Not only was the budget expanded a bit to add cameras for Dorito side coverage, the PSP gave the webcast away for free. The PSP seems really committed to building a show for the long term, taking the initial steps to packaging their product for more mainstream consumption. The plan, as I know it, is to do all four events this season, refining our practices and adding features as budget allows. Working on making this a viable avenue for advertisers to give the PSP money. You have to break eggs to make an omelet, and they have already broken a few thousand eggs on this.
As I ran around the event on Friday, before super huge weekend crowds hit the venue, there was a very somber mood in the air. Nobody was mad, or sad… but I felt a weight over the event. As if everybody knew some hammer was going to drop. Again. Like a Giant Hand might come out of the sky and yank you right out of the event, never to be seen in paintball again. Walking through the vendor village really brought this feeling out. Yes, the PSP changed some rules this year and only manufacturers, or their official representatives, can sell product at the events. A whole other 5 blogs can be written arguing the merits of this, and frankly such matters are way over my head. But I got the feeling that the vendors looked to their left and their right and wondered who might get yanked by the Giant Hand next, hoping it wasn’t them. This is how I imagine the streets of London felt in daylight during the bombing in WWII… only far less dramatic because nobody is getting killed. Underneath this oppressive weight, however, I could sense the plucky reserve of our current group of survivors. They were all determined to be the ones still standing in their respective niches when the tide comes back in. And yet, there were times during the weekend when the single row of vendors was packed. The Phoenix event increased in size over last year by about 20 teams, and as I moved through the crowds of the divisional players, I never sensed this weight of impending doom. They were there to win and have fun, and that much hasn’t changed. Not true when I was around the pro teams, however, as their fate is more closely tied to the manufacturers than the lower divisions.
As Friday got to be Friday night, there was still so much to be done. Our brand new, remote controlled, wide angle Dome camera still wasn’t working, and we didn’t realize until Chris Raehl had already shut off our wireless internet that we needed to download the control software! It took us over 2 hours to do something as simple as duplicate the scoreboard computer’s desktop out to my remote monitor so I can make sure the webcast’s scoreboard and the official scoreboard remain in sync. Little things like that which made our Friday turn into Friday night and then Saturday morning and then Sunrise and games are starting and 3 of us haven’t been to bed yet! Surprisingly, Saturday’s webcast went off pretty well. We were all tired and were facing around 13 straight matches, but managed to do a good job. Sure, our encoding software was wreaking havoc with everybody’s ability to watch, but we didn’t know about that until the end of the day. None of us had a spare moment to even look around the internet for feedback. If XSV hadn’t completely embarrassed someone in one of their games, we wouldn’t have even had a 30 minute break to eat a quick sandwich. Sat. night is a haze to me right now. I think we went out and had Wings and watched a UFC fight. Sunday morning just came too quickly and so did that first game.

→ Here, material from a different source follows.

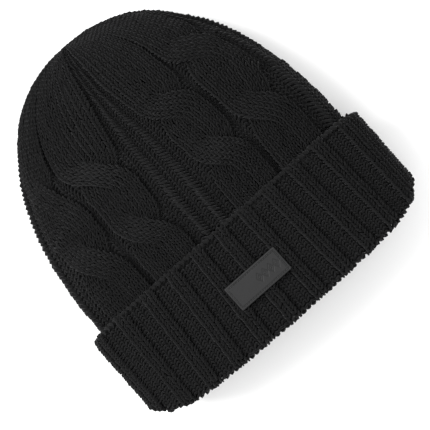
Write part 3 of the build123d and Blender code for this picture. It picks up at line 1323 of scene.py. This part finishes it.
def sleeve_path(form: HatForm, inset: float = 3.1 * MM, flatter: float = 0.8 * MM,
                joined: float = 2.9 * MM) -> Callable[[float], tuple[float, ...]]:
    """Path of the knit under the cuff, from its lower edge up into the crown, whose backing it meets."""
    start = form.fold_y + 5.6 * MM
    end = form.cuff_top_y - 2.5 * MM

    def path(share: float) -> tuple[float, ...]:
        """Section of the knit under the cuff."""
        joining = float(ease((share - 0.8) / 0.15))
        wide = form.knit_a - (form.knit_a - form.crown_a) * joining
        deep = inset + (joined - inset) * joining
        return start + (end - start) * share, wide - deep, form.knit_b - deep - flatter * (1 - joining), form.axis_z

    return path


@dataclass
class TurningLayer:
    """The knit between the layer under the cuff and the cuff's fold, which are one cloth.

    Attributes:
        upper: how far above the fold it begins.
        lower: how far above the fold it meets the fold's inner side.
        bend_from: not used.
        bend_to: not used.
        under: depth under the knit's outer surface, in front and behind.
        side_under: the same at the two sides.
        meets: how far its lower end comes out to the fold, in front and behind.
        side_meets: the same at the two sides.
        corner: how far its lower end draws up at the two sides.
        wall: its thickness.
    """

    shop: Workshop
    upper: float = 31.5 * MM
    lower: float = 5.9 * MM
    bend_from: float = 29.5 * MM
    bend_to: float = 17.5 * MM
    under: float = 3.6 * MM
    side_under: float = 2.9 * MM
    meets: float = 1.5 * MM
    side_meets: float = 2.2 * MM
    corner: float = 8.6 * MM
    wall: float = 0.6 * MM

    def build(self) -> None:
        """Makes the layer."""
        form = self.shop.form
        top, bottom = form.fold_y + self.upper, form.fold_y + self.lower

        def path(share: float) -> tuple[float, ...]:
            """Section of the layer, from its upper end down."""
            out = float(ease((share - 0.6) / 0.4))
            return (top + (bottom - top) * share, form.knit_a - self.side_under + self.side_meets * out,
                    form.knit_b - self.under + self.meets * out, form.axis_z)

        cloth = Cloth(tube_ring(path), corner=self.corner, inward=True)
        layer = self.shop.shell("sleeve_turning_layer", cloth, lambda u, v: np.zeros_like(u),
                                lambda v: np.full_like(v, self.wall), False, 200, 48)
        layer.data.materials.append(self.shop.finishes.backing)
        form.fold_y + self.bend_from
        form.fold_y + self.bend_to
        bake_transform(layer)
        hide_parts("knit_body")
        LOG.info("%s: %d faces between hat and turned_cuff", layer.name, len(layer.data.polygons))


# ---------------------------------------------------------------- trim

def edge_chain(shop: Workshop, tube: RibTube, count: int = 116, proud: float = 1.0 * MM, thick: float = 2.0 * MM,
               deep: float = 1.7 * MM) -> bpy.types.Object:
    """The cast-on edge along the cuff's top: one chain of loops that lie over the edge.

    Args:
        shop: makes the stitches.
        tube: the cuff.
        count: loops round the edge.
        proud: how far the chain stands out from the cloth, which keeps it clear of the knit under the cuff.
        thick: the loops' size through the cloth.
        deep: the loops' size along the hat.

    Returns:
        The chain.
    """
    u = np.linspace(-0.5, 0.5, count, endpoint=False)
    rim, normal = tube.cloth.at(u, np.zeros_like(u), proud)
    below, _ = tube.cloth.at(u, np.full_like(u, 0.02), proud)
    out = unit(unit(rim - below) + 0.15 * normal)
    side = unit(np.roll(rim, -1, axis=0) - np.roll(rim, 1, axis=0))
    side = unit(side - out * (side * out).sum(axis=1, keepdims=True))
    rim = rim + out * 0.1 * MM
    rim[:, 2] = at_least(rim[:, 2], shop.lowest, 0.8 * MM)
    step = np.linalg.norm(np.roll(rim, -1, axis=0) - rim, axis=1)
    made = StitchField(StitchKind.TWISTED)
    made.add(rim, side, out, np.stack([step * 1.15, np.full(count, thick), np.full(count, deep)], axis=1))
    return shop.lay("cuff_cast_on_edge", made, "turned_cuff", "cuff", 401)


@dataclass
class FleeceBand:
    """The fleece headband: a tube with rolled edges, and a row of stitches sunk into each.

    Attributes:
        wall: thickness of the fleece.
        clear: distance kept from the knit round it.
        sunk: depth of the stitched lines.
    """

    shop: Workshop
    wall: float = 1.9 * MM
    clear: float = 0.5 * MM
    sunk: float = 0.55 * MM
    stitches: int = 82

    def __post_init__(self) -> None:
        """Lays out the fleece from its node's box."""
        low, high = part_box("fleece_band")
        a, b = (high[0] - low[0]) / 2 - self.clear, (high[2] - low[2]) / 2 - self.clear
        middle = (low[2] + high[2]) / 2
        self.height = high[1] - low[1]

        def path(share: float) -> tuple[float, ...]:
            """Section of the fleece."""
            return low[1] + self.height * share, a, b, middle

        self.cloth = Cloth(tube_ring(path), sag=0.2 * MM)
        self.lines = {}
        for node in ("band_stitches_lower", "band_stitches_upper"):
            edge_low, edge_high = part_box(node)
            self.lines[node] = ((edge_low[1] + edge_high[1]) / 2 - low[1]) / self.height

    def thickness(self, v: np.ndarray) -> np.ndarray:
        """The wall at shares along, with round edges and sunk stitch lines."""
        edge = np.minimum(v, 1 - v) * self.height
        made = self.wall * np.clip(1 - (1 - np.clip(edge / (1.2 * MM), 0, 1)) ** 2, 0.25, 1.0)
        for line in self.lines.values():
            made = made - self.sunk * np.exp(-((v - line) * self.height / (0.9 * MM)) ** 2)
        return made

    def build(self) -> None:
        """Makes the band and its stitches."""
        def flush(u: np.ndarray, v: np.ndarray) -> np.ndarray:
            """The outer face, with the long soft waves of lying fleece."""
            return -0.12 * MM * (1 + np.sin(u * 2 * math.pi * 9 + v * 5))

        band = self.shop.shell("fleece_band_lining", self.cloth, flush, self.thickness, False, 180, 72)
        self.shop.settle(band, "hat", "fleece_band", "fleece", self.shop.finishes.fleece)
        rng = np.random.default_rng(301)
        for order, (node, line) in enumerate(self.lines.items()):
            u = np.linspace(-0.5, 0.5, self.stitches, endpoint=False)
            v = np.full_like(u, line)
            height = np.full_like(u, -0.1 * MM) - self.thickness(v) - 0.1 * MM
            place, normal = self.cloth.at(u, v, height)
            ahead, _ = self.cloth.at(u + 0.002, v, height)
            place = place + rng.normal(0, 0.08 * MM, place.shape)
            side = unit(ahead - place)
            made = StitchField(StitchKind.THREAD)
            made.add(place, side, unit(-normal - side * (-normal * side).sum(axis=1, keepdims=True)),
                     np.tile([3.2 * MM, 0.85 * MM, 0.8 * MM], (len(u), 1)))
            self.shop.lay(f"{node}_thread", made, "hat", node, 310 + order, "thread")
        girth = float(self.cloth.girth(np.array([0.5]))[0])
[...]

Now, with a little sleep under our belts and a whole day of working together, we were ready to really start screwing up. Actually, I was the only one who did. I hit the wrong button and went live on Matty’s camera right as he took a huge bite out of his sandwich, and on another game I got the start time on a game wrong and was caught in the vendor village at game on. But, the good news is there was a whole night of cleaning up to do, and Patrick couldn’t fire me just yet. When cleanup was finished, we caught up with the 2nd place Ironmen at a nearby eatery and had a good meal. The feedback from the interwebz went from “You suck!” to “You are amazing!” Zero to hero. We went from being on the verge of seppuku to being the kings of paintball. The web is a fickle and terrible mistress.

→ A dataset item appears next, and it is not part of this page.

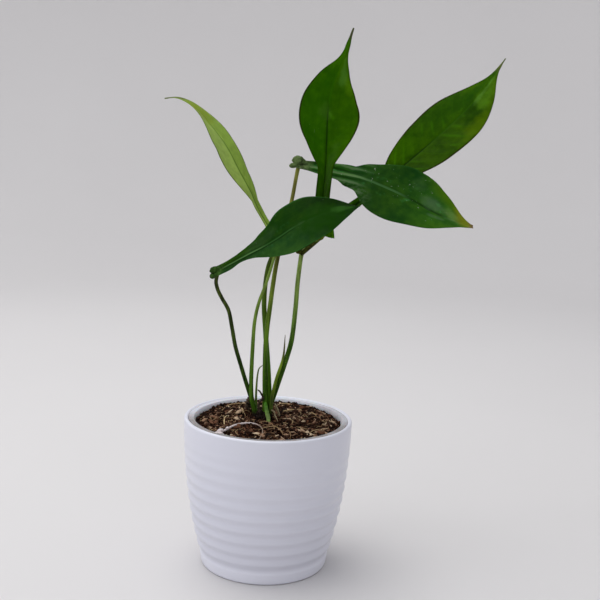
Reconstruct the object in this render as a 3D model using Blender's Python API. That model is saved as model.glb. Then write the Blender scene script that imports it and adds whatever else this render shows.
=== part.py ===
"""A potted philodendron: five leaves on their stalks, in a nursery pot inside a ribbed outer pot.

Sizes are in millimetres and are turned into metres when a mesh is made. The outer pot stands on
z = 0 with its axis on Z, and the plant's front is towards -Y.
"""

import math
from dataclasses import dataclass

import bpy
import numpy as np
from mathutils import Vector, noise

MM = 0.001
GAP = 0.3  # between solids that touch in the real object

# Outer pot: r = POT_RADIUS - POT_FLARE * (1 - z / POT_HEIGHT)^2, with soft waves round it.
POT_HEIGHT = 121.9
POT_RADIUS = 67.8
POT_FLARE = 18.4
POT_WALL = 2.6
POT_FLOOR = 3.0
POT_EDGE = 3.0  # rounding of the bottom edge
POT_SEGMENTS = 40
RIB_PITCH = 9.5
RIB_FIRST = 6.8  # height of the lowest crest
RIB_DEPTH = 0.45
RIB_END = 111.0  # plain band above this
POINTS_PER_RIB = 4

# Nursery pot, standing on the outer pot's floor.
NURSERY_TOP = 118.6
NURSERY_FOOT_RADIUS = 44.0
NURSERY_MOUTH_RADIUS = 60.8  # outside of the wall, below the rolled rim
NURSERY_RIM_RADIUS = 62.0
NURSERY_RIM_HEIGHT = 4.2
NURSERY_WALL = 1.2
NURSERY_SEGMENTS = 40
DRAIN_COUNT = 6
DRAIN_RADIUS = 4.0
DRAIN_CIRCLE = 30.0

# Potting mix: a low mound with an uneven top and a pocket that holds the crown.
SOIL_EDGE_Z = 117.0
SOIL_MOUND = 2.2
SOIL_BUMP = 0.8
SOIL_BUMP_SIZE = 9.0
SOIL_SEGMENTS = 40
SOIL_RINGS = 8

# Crown: the short rootstock that the stalks grow from.
CROWN_CENTRE = (-3.0, 11.0)
CROWN_RADII = (16.0, 12.5)
CROWN_BOTTOM = 100.0
CROWN_TOP = 119.6
CROWN_SEGMENTS = 20
STALK_FOOT = 120.3  # where the stalks start, just clear of the crown

BLADE_THICKNESS = 0.9
EAR_WIDTH = 2.0  # how far the two rounded lobes at a leaf's base stand beyond the strap
EAR_LENGTH = 4.5
EAR_SHARE = 0.07  # share of the leaf's length over which they fade out
NOTCH_SHARE = 0.27  # share of the half width that the notch between them takes
LEAF_COLUMNS = 9
TIP_HALF_WIDTH = 0.5
TUBE_RESOLUTION = 2  # eight sides
STALK_STEP = 4.5  # between a stalk's points
TRIM_STEP = 3.0
LOOP_STEP = 2.4


@dataclass
class Leaf:
    """One leaf: its blade's midrib from base to tip, its outline, and the stalk under it."""

    name: str
    midrib: list
    faces: tuple  # the way the upper side looks, at the base and at the tip
    strap: float  # half width of the narrow strap behind the blade
    blade: float  # half width that the blade adds to it
    neck: float  # where the blade starts, as a share of the length
    widest: float  # where the blade is widest, as a share of the length
    taper: float  # how slender the tip is drawn out
    rise: tuple  # height of the margins over the midrib, at base, neck and tip
    stalk: list  # points up the stalk, above its foot
    stalk_radii: tuple  # at the foot and at the leaf
    colour: tuple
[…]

So we all finally relaxed and I got a chance to start processing all of the conversations I had with various people throughout the weekend. PSP execs, vendors, players, pro’s; everybody with their own piece of the puzzle that is the State of our Union. On the one hand, we have this new and shiny toy with the webcast. We are able to watch this sport like never before and it feels like we’ve reached a new plateau. Only to look back and see the entire mountain looking less and less stable. Is this a last ditch effort? A shot in the dark attempt to at least look “mainstreamable” so someone comes a long and pumps some much needed life into our coffers? Did we fire our last flair into the air? Or is it not all so bad? Maybe we are being overly sentimental to what was lost in this constriction. Maybe we look back on the days of Money Wasting as the salad days, barely conscience of what has caused our near demise. Perhaps someone has created the webcast to shine a light on what is still great about our sport and hopefully show us the way. One thing I know for sure, the professional players never fail to deliver the excitement and drama that makes for good show. If we are truly passionate about this sport, then we’ll at least carve some time out of our day to put eyeballs on a professional presentation of that drama and excitement, right? Especially when it’s free.
Oh, and a quick note to those cowards out there that didn't wear their Wolf shirts at the event, you've lost your right to wear them in the future. Don't blame me when the zombies come and you are powerless to stop them.